The Yonghe Temple (Chinese: 雍和宫, “Palace of Peace and Harmony”), also known as the Yonghe Lamasery, or popularly as the Lama Temple, is a temple and monastery of the Gelug school of Tibetan Buddhism located on 12 Yonghegong Street, Dongcheng District, Beijing, China. The building and artwork of the temple is a combination of Han Chinese and Tibetan styles. This building is one of the largest Tibetan Buddhist monasteries in China proper. The current abbot is Lama Hu Xuefeng.[1]
Building work on the Yonghe Temple started in 1694 during the Qing dynasty on the site where originally stood an official residence for court eunuchs of the Ming dynasty.[2] It was then converted into the residence of Yinzhen (Prince Yong), the fourth son of the Kangxi Emperor. The Kangxi Emperor awarded this building to Yinzhen in 1702,[3] who was at the time a junwang (second-rank prince). Yinzhen moved into this building in May 1703.[3] The Kangxi Emperor promoted Yinzhen from junwang to qinwang (first-rank prince) under the title “Prince Yong of the First Rank” (和硕雍亲王; 和碩雍親王; Héshuò Yōng Qīnwáng; Manchu: hošoi hūwaliyasun cin wang) in 1709. The name of this building was thus changed into ’the Residence of Prince Yong of the First Rank’ (雍親王府) in the same year. In 1711, the fourth son of Yongzheng, or the Qianlong emperor, was born in the East Academy (东书院) in this building.

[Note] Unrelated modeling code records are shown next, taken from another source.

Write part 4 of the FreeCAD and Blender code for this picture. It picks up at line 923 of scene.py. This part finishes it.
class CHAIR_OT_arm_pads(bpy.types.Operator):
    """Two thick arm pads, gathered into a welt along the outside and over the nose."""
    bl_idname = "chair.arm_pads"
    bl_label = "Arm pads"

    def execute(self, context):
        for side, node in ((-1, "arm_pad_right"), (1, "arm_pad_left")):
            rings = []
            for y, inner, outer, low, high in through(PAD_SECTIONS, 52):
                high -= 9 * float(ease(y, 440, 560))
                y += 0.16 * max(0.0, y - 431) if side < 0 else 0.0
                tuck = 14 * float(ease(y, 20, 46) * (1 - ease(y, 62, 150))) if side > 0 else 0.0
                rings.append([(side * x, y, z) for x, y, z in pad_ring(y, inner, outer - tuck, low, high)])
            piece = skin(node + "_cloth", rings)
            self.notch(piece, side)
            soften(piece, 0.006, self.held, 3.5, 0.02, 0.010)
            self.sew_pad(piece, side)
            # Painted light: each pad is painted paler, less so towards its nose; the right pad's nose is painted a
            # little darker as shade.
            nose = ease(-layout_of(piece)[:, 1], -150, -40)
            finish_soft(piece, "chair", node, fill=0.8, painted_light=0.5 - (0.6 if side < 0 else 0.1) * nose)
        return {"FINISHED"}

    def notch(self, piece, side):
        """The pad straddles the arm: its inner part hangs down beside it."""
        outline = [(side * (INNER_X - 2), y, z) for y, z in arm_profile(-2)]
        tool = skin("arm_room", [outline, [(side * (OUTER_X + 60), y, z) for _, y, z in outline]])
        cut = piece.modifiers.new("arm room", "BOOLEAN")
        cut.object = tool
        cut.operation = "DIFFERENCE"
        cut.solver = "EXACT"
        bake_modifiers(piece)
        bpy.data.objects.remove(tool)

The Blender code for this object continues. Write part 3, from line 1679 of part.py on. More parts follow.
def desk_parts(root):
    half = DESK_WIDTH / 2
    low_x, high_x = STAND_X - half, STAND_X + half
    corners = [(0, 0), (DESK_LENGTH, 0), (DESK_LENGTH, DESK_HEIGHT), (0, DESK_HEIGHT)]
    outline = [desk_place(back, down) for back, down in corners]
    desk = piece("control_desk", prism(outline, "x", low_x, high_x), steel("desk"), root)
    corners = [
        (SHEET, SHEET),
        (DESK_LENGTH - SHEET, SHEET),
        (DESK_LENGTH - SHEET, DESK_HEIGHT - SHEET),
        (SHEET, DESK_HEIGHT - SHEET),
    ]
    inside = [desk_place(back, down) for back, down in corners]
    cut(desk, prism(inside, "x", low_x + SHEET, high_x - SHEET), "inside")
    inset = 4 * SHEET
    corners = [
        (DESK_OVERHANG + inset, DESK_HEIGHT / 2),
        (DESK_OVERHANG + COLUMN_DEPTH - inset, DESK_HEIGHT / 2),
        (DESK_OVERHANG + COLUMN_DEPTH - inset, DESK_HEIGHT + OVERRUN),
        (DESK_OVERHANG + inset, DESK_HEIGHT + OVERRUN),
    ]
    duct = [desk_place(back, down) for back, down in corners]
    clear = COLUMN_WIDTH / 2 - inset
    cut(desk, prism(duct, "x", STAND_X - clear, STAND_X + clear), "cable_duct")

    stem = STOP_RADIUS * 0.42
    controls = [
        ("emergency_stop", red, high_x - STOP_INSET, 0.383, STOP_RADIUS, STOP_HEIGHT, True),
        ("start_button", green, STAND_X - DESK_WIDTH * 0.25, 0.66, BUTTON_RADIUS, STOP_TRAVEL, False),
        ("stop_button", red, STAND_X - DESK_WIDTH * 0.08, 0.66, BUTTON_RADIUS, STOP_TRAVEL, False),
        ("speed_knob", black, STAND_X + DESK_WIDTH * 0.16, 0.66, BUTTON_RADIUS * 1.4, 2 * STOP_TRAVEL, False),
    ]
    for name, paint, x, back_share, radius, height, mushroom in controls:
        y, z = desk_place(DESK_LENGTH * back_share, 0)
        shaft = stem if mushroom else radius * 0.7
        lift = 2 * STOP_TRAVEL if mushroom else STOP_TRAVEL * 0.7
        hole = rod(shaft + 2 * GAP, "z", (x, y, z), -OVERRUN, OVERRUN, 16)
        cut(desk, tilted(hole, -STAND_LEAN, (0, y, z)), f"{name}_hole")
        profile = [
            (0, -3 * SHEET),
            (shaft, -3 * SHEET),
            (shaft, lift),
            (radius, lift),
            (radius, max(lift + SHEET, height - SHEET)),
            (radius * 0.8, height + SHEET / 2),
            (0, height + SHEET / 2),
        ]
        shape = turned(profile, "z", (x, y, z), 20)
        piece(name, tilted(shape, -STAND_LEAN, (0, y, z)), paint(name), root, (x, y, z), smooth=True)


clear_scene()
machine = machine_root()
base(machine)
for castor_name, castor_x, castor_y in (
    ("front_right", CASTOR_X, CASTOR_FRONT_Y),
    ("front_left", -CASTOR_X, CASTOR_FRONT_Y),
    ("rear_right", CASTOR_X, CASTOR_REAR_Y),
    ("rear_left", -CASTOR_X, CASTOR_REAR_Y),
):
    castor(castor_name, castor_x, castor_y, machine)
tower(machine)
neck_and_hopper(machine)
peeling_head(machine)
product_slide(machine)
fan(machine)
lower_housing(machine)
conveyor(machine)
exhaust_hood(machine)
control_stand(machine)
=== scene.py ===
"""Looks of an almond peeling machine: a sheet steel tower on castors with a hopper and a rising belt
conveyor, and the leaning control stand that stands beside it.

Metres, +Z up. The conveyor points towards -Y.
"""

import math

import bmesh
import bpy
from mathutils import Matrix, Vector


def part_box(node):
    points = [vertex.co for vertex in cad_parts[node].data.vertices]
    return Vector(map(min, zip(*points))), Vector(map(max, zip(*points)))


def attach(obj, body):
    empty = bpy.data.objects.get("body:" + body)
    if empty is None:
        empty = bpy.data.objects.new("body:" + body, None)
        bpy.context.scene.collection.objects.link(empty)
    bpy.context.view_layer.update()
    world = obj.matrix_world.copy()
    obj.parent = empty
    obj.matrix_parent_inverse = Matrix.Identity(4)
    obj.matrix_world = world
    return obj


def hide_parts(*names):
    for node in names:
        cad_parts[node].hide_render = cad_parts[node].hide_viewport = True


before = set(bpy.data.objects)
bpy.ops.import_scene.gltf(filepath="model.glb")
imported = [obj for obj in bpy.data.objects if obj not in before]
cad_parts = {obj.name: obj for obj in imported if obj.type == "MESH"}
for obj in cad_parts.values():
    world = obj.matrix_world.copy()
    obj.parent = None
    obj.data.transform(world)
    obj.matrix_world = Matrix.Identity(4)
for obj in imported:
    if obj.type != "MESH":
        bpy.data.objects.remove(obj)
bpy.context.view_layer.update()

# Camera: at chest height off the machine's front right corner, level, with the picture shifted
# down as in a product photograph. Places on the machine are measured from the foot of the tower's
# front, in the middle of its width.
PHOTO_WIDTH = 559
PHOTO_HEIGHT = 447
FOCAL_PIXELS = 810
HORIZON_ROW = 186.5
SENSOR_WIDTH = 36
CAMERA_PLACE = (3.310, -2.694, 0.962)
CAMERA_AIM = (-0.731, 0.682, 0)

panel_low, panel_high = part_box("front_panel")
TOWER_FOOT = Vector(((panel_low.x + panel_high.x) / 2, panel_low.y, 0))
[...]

Prince Yong ascended the throne as the Yongzheng Emperor in 1722, and the Residence of Prince Yong of the First Rank was later promoted into the ‘Palace of Peace and Harmony’ (雍和宫). After the Yongzheng Emperor’s death in 1735, his coffin was placed in the temple from 1735 to 1737.[4] Before the Yonghe Temple was converted into a monastery, the Grand Secretariat Ortai had once proposed that Hongzhou (Prince He) should take the Yonghe Palace as his private residence, but this suggestion was denied by the Qianlong Emperor.[3] The Qianlong Emperor, who succeeded the Yongzheng Emperor, gave the temple imperial status signified by having its turquoise tiles replaced with yellow tiles which were reserved for the emperor. In 1744, the Qianlong Emperor issued an edict of converting the Palace of Peace and Harmony into a lamasery, and the following Buddhābhiṣeka (开光 Kaiguang) of the Buddhist figure was executed in 1745.[4]
Subsequently, the monastery became a residence for large numbers of Tibetan Buddhist monks from Mongolia and Tibet, and so the Yonghe Lamasery became the national centre of Lama administration. Since 1792, with the foundation of the Golden Urn, the Yonghe Temple also became a place for the Manchu government to exert control over the Tibetan and Mongolian lama reincarnations.
The temple was the site of an armed revolt against the Chinese Nationalist government in 1929.[5]
After the Chinese Civil War ended in 1949, the temple was declared a national monument and closed for the following 32 years.[6] It is said to have survived the Cultural Revolution due to the intervention of Premier Zhou Enlai. Reopened to the public in 1981, it is today both a functioning temple and highly popular tourist attraction in the city.